Most importantly, let’s talk about the Deathly Hallows, the final book in the series, where education (in the form of Hogwarts itself) has finally come under such strenuous and sustained attack that our heroes decide to go rogue. Throughout the whole series politicians are weak, easy to manipulate, refusing to listen to children until it’s too late. They appoint Dolores Umbridge. They fail to notice the return of Voldemort. They fail to act decisively. They fail.

And throughout the series the children’s appeals to authority fail, but hard work and persistence and simply Being Right is enough to prevail in the end. Until the end, when, in a world without Dumbledore’s kindly smile to smooth over the cracks, the teenage heroes – sixth-formers, let’s not forget – must take on the assembled weight of the entire political system to try to prevent that system from destroying itself. For the sake of education, they fight, and they die.

Stories – especially popular, populist, wildly successful books, especially fairy tales and moral tales like this one – are a culture telling stories to allay its fears, to resolve the conflicts it fears will shatter it in two, to make sure there is a happy ending after all. They are like dreams, in that they enable the body conscious to process difficult events, working them into a pattern, a narrative that makes sense and which they can survive. David Cameron is Voldemort. Nick Clegg is shaping up to be Professor Quirrell, but he’s also got a shot at being Snape – in tomorrow’s vote on education cuts and university fees we’re all expecting him to kill Dumbledore, and only time will tell whether he’ll be redeemed by his later actions.

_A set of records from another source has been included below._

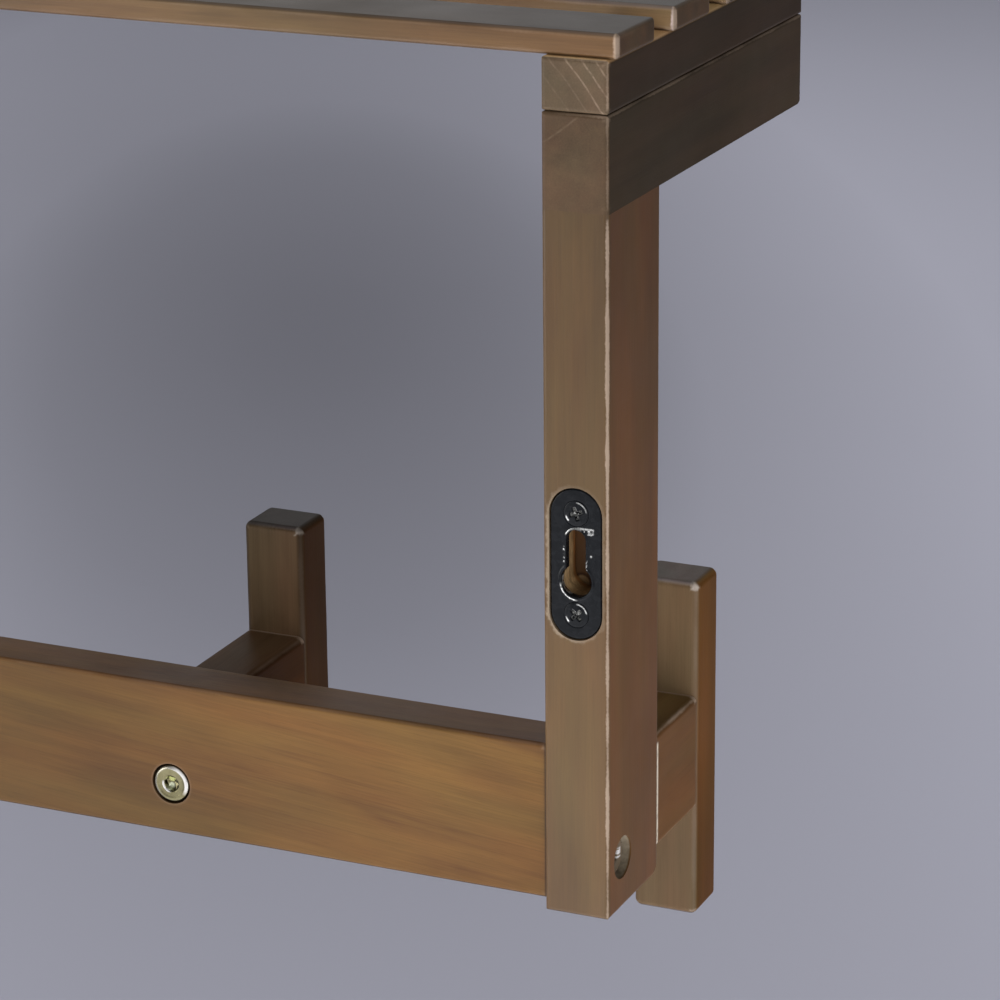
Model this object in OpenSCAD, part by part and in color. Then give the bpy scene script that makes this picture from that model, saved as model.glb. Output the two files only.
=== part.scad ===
// Wall shelf with hooks. Two end frames carry a slatted shelf, and a rail between the posts
// carries the hooks. The backs of the posts lie on the wall at Y = 0, the front faces -Y and
// +Z is up. The origin is on the wall, midway between the round entries of the hanger plates.

/* [Overall] */
// Width over the outer faces of the two posts
body_w = 514; // [460:1:600]
// Depth of the shelf, from the wall to its front end
shelf_d = 143; // [135:0.5:170]

/* [Posts] */
// Width of a post, and of the arm and bearer above it
post_w = 18.5; // [17:0.5:22]
// Depth of a post
post_d = 35.5; // [32:0.5:42]
// Height of a post
post_h = 194.5; // [170:0.5:240]
// Radius of the front lower corner of a post
post_toe_r = 6; // [2:0.5:10]

/* [Arms and bearers] */
// Height of the arm that lies on a post
arm_h = 25.5; // [22:0.5:32]
// Radius of the front lower corner of an arm
arm_toe_r = 3; // [1.5:0.5:8]
// Height of the bearer between an arm and the slats
bearer_h = 14; // [12:0.5:20]

/* [Slats] */
// Width of a slat
slat_w = 25; // [20:0.5:30]
// Thickness of a slat
slat_t = 6.5; // [6:0.5:10]
// Overhang of the slats past the outer faces of the posts
slat_over = 2; // [1:0.5:10]
// Distance from the wall to the rear slat
slat_setback = 1.5; // [0.5:0.5:6]

/* [Rail] */
// Height of the rail
rail_h = 44.8; // [40:0.1:60]
// Thickness of the rail
rail_t = 16; // [14:0.5:20]
// Distance from the wall to the back of the rail
rail_recess = 2; // [1:0.5:5]
// Height of the rail's lower edge above the foot of the posts
rail_lift = 2.6; // [1:0.1:10]

/* [Hooks] */
// Width of a hook
hook_w = 19; // [16:0.5:22]
// Height of a hook's block
block_h = 100.7; // [85:0.1:120]
// Thickness of a hook's block
block_t = 16.5; // [13:0.5:20]
// Distance that a block hangs below the foot of the posts
block_drop = 27; // [15:0.5:35]
// Distance from the wall to the back of a block
hook_reach = 67; // [60:1:90]
// Height of the neck that carries a block
neck_h = 34.1; // [30:0.1:38]
// Height of a neck's lower edge above the foot of the posts
neck_lift = 6.2; // [3:0.1:10]
// Distance from a post's outer face to the middle of the hook on that post
end_hook_inset = 10.5; // [9.5:0.5:12]

/* [Eased edges] */
// Radius along the edges of the posts, arms, bearers and rail
edge_r = 1.2; // [0.5:0.1:2]
// Radius along the edges of the slats
slat_r = 1.5; // [0.5:0.1:2.5]
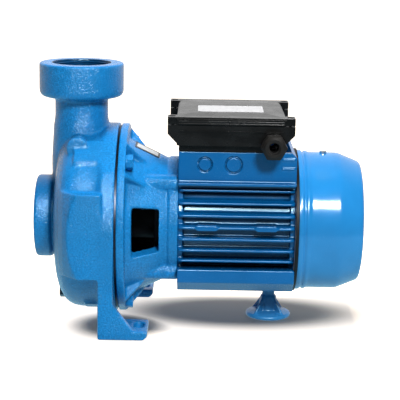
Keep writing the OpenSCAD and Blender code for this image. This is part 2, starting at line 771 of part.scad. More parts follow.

The media and popular politics paints teenagers as bad guys, as problems, as passive blanks or as villains. Harry Potter paints them as our saviours – our righteous, furious, glorious saviours who will do what’s right, even if it looks wrong to us, because it’s what’s necessary. Even if it’s violent. Even if it gets them into trouble. Because the world will be a better place in the end.

Why on earth are we surprised when they take to the streets?